- _What you are asked to do_: Pick out every line in the data below that holds "import".

- _Dataset rows_:

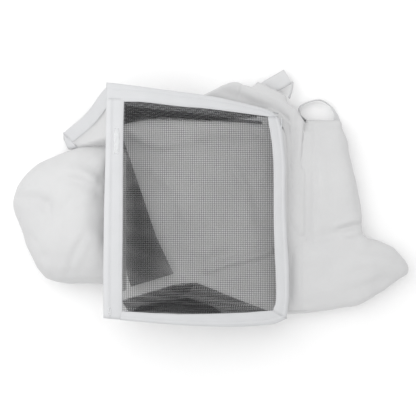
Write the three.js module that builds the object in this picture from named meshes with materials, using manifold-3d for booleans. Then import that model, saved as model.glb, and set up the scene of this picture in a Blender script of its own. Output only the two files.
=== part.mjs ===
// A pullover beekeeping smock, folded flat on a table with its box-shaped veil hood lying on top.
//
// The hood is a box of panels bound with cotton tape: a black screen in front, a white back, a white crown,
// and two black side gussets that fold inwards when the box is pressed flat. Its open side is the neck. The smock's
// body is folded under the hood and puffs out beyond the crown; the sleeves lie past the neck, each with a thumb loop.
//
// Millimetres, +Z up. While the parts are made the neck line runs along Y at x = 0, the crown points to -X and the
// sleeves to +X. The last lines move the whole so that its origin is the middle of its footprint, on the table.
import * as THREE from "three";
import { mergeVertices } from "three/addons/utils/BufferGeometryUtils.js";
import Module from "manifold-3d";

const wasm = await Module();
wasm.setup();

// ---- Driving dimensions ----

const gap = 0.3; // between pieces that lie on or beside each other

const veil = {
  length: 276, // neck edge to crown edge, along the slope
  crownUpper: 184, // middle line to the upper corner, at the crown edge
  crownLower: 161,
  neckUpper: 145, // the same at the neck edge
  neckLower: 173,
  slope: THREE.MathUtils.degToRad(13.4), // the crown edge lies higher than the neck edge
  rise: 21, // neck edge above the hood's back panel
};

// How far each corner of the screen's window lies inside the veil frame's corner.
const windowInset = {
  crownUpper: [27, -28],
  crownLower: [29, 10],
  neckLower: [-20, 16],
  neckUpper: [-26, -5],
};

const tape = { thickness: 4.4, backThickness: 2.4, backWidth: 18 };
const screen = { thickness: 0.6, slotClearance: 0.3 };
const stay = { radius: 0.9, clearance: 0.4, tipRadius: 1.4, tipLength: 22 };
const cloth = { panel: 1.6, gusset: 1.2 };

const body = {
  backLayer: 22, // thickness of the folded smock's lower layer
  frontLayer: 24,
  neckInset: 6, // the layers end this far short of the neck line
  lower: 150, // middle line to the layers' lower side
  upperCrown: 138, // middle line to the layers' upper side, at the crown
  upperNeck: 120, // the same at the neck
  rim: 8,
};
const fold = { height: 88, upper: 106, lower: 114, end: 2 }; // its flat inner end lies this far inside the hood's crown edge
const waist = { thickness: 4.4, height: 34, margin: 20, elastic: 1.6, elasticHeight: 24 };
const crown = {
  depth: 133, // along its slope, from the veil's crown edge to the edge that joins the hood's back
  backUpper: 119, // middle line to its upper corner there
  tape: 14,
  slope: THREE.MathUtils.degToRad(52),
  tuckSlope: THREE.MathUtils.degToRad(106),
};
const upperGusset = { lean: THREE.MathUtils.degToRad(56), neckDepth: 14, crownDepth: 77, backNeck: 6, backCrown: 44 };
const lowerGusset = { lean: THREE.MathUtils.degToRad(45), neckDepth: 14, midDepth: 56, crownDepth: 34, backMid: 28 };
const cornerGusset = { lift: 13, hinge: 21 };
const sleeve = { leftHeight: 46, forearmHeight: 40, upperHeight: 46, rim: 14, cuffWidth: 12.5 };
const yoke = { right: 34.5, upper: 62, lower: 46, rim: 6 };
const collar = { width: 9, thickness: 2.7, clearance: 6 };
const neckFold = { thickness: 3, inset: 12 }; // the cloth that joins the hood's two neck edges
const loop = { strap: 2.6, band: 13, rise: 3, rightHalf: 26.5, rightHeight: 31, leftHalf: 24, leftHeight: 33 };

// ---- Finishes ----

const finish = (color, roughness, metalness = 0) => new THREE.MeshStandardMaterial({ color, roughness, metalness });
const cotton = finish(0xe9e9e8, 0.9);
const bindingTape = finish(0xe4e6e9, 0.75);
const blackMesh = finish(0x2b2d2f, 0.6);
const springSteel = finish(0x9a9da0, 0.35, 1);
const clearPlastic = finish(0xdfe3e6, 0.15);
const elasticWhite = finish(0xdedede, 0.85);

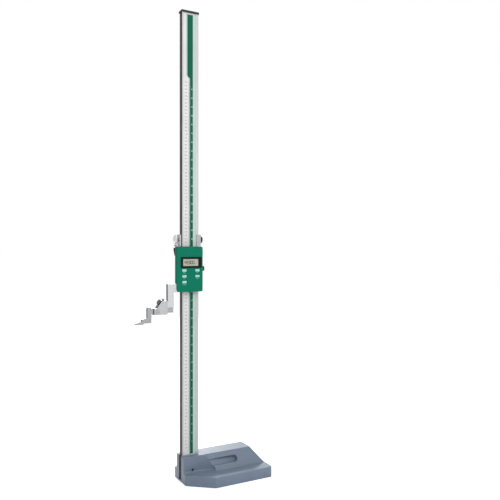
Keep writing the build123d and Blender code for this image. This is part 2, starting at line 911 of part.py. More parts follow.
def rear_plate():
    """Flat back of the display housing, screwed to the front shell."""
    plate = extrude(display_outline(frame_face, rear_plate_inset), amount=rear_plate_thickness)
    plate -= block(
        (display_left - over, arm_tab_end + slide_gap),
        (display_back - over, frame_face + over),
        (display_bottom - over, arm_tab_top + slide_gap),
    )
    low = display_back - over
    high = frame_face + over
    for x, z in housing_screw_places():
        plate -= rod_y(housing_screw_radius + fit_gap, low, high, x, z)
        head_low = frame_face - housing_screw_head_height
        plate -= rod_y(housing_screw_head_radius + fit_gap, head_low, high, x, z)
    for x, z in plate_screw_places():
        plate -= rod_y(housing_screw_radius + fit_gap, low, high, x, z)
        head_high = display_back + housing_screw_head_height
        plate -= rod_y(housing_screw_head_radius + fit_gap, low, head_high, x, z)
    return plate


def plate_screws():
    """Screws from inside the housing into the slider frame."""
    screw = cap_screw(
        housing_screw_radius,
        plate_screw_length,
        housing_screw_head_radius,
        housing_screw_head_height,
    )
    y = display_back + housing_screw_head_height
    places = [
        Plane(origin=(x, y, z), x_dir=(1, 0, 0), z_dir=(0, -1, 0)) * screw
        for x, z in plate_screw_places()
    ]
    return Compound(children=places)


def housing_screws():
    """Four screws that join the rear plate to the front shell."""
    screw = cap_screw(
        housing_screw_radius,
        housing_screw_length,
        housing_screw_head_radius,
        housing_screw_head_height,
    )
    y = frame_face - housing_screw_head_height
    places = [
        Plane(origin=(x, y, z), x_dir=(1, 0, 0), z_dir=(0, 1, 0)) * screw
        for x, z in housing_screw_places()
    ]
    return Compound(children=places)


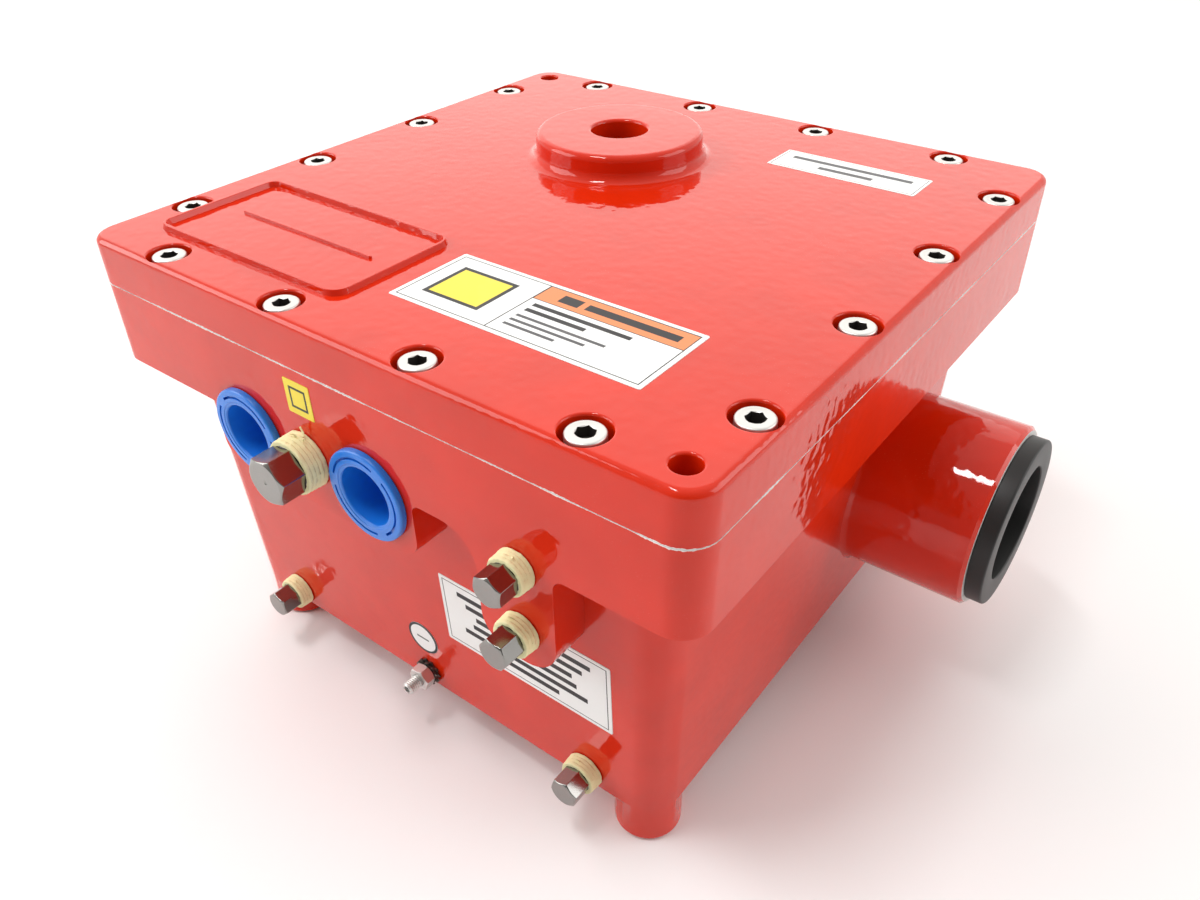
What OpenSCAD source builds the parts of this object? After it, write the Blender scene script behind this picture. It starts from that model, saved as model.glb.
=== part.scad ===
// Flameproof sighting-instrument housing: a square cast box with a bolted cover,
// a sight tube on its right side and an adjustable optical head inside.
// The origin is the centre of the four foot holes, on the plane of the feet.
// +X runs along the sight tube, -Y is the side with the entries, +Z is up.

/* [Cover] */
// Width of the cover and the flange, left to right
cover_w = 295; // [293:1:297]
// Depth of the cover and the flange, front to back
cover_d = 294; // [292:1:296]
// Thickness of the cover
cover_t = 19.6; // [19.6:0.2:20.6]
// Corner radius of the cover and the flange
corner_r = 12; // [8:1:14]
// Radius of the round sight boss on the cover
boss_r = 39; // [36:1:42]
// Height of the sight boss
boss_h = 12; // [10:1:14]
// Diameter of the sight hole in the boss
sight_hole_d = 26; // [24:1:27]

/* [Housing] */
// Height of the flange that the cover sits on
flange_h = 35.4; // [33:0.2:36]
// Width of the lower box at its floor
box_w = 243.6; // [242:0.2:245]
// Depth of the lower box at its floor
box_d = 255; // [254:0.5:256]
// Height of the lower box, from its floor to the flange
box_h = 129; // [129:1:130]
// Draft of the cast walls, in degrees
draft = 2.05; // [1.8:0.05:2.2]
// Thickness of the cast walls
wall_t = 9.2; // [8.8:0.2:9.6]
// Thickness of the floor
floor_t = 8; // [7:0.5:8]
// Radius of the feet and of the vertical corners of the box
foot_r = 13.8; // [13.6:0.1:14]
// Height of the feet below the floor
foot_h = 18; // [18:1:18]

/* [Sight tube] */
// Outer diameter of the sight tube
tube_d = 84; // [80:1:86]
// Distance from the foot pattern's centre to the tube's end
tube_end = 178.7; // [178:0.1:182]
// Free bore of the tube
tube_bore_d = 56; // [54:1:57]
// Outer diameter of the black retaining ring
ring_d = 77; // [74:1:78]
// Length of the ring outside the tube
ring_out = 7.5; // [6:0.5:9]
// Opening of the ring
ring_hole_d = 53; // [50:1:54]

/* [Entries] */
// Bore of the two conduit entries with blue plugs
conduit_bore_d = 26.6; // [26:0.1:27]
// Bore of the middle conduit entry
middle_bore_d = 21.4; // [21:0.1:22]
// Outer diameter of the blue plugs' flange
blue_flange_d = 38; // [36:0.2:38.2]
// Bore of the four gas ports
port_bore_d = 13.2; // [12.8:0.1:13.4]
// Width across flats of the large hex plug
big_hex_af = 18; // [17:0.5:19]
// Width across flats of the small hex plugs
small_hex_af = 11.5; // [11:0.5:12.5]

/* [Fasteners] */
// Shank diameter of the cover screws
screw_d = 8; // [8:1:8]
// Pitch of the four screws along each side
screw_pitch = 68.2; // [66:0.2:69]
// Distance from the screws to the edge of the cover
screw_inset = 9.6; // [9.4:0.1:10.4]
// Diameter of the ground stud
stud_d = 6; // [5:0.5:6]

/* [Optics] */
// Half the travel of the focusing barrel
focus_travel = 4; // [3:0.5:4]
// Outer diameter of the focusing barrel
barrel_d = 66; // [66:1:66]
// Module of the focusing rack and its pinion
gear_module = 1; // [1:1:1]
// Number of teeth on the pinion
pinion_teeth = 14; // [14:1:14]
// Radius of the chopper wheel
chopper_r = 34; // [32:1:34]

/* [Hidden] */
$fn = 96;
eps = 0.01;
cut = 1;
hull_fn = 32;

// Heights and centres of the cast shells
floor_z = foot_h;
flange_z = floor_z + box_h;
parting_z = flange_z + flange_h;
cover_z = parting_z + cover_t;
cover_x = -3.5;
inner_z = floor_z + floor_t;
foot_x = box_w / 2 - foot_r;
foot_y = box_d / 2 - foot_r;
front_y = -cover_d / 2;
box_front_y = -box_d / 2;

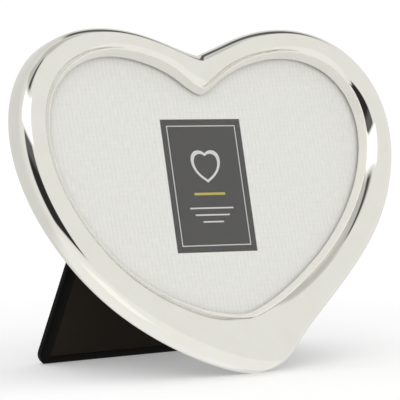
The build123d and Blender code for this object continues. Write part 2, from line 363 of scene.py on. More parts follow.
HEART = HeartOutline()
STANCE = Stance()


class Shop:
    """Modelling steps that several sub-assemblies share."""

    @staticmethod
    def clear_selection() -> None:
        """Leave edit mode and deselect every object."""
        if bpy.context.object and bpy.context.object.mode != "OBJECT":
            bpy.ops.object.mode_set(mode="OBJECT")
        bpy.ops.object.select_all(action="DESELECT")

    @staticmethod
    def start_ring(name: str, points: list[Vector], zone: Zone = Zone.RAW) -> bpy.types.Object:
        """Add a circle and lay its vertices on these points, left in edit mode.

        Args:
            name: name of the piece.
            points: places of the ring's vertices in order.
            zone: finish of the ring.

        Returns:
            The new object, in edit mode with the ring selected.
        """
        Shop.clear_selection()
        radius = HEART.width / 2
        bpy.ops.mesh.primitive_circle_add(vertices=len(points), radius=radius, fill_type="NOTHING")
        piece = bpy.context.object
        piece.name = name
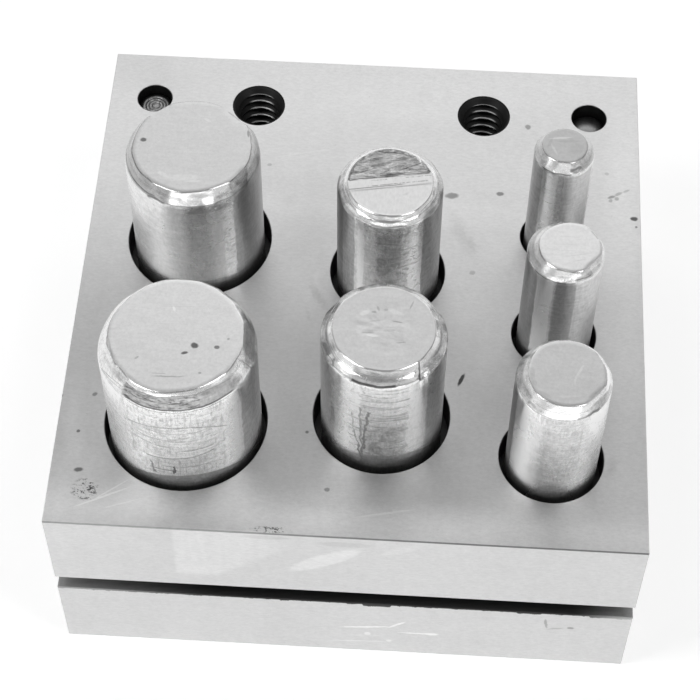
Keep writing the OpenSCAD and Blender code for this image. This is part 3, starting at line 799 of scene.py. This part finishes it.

- _Response_:
Write the three.js module that builds the object in this picture from named meshes with materials, using manifold-3d for booleans. Then import that model, saved as model.glb, and set up the scene of this picture in a Blender script of its own. Output only the two files.
import * as THREE from "three";
import { mergeVertices } from "three/addons/utils/BufferGeometryUtils.js";
import Module from "manifold-3d";